How to Spot Empty Magnification in the Wild
- Too many eyepieces: If a scope advertises 5x, 10x, 20x, and 25x eyepieces bundled together, it’s compensating for weak objectives.
- No condenser: A microscope without a real condenser can’t deliver useful resolution at high magnification.
- Suspicious claims: Any microscope advertising 2000x+ magnification at a rock-bottom price is almost guaranteed to be empty magnification.
Why Quality Optics Matter
Resolution depends on:
- Objective lens quality (glass type, coatings, precision).
- Illumination system (proper condenser, even LED light).
- Mechanical stability (focus system that actually holds focus).
When these are solid, even 400x looks sharp and detailed. When they’re not, “2000x” looks like soup.
Buying Guide: Avoiding Empty Magnification
If you want the best microscope for students or a reliable lab instrument, skip the hype. Instead:
- Look for DIN-standard objectives — they set real optical limits.
- Choose brands that publish numerical aperture (NA) of objectives, not just magnification claims.
- Favor microscope cost vs value thinking: a sharp 400x beats a blurry 2000x every time.

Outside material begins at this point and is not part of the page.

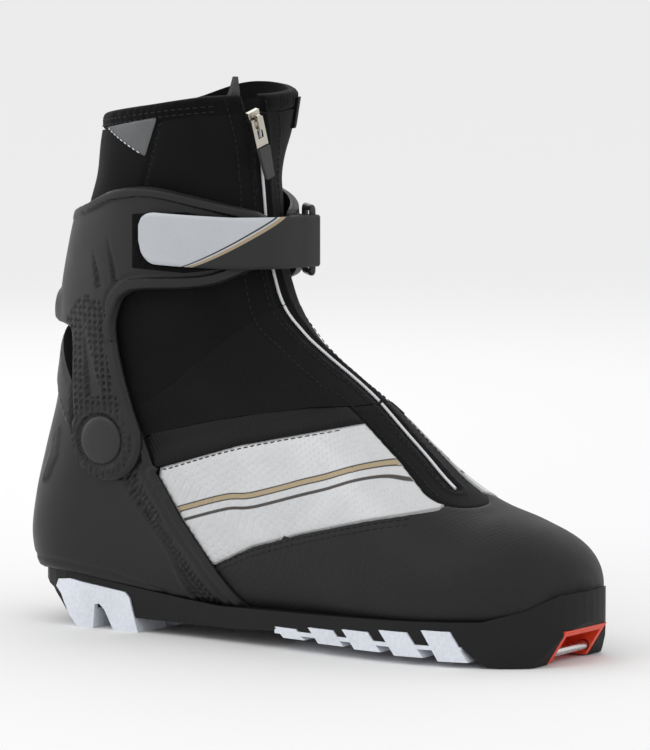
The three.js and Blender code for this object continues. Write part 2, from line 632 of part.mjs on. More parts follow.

- Check compatibility with real accessories (phase contrast, cameras, etc.).
Final Takeaway
Empty magnification is the biggest lie in low-cost microscopy. Bigger numbers don’t mean better science — they mean disappointment. Don’t judge a microscope by the “x” on the box. Judge it by the clarity of the image, the durability of its build, and whether it inspires curiosity instead of killing it.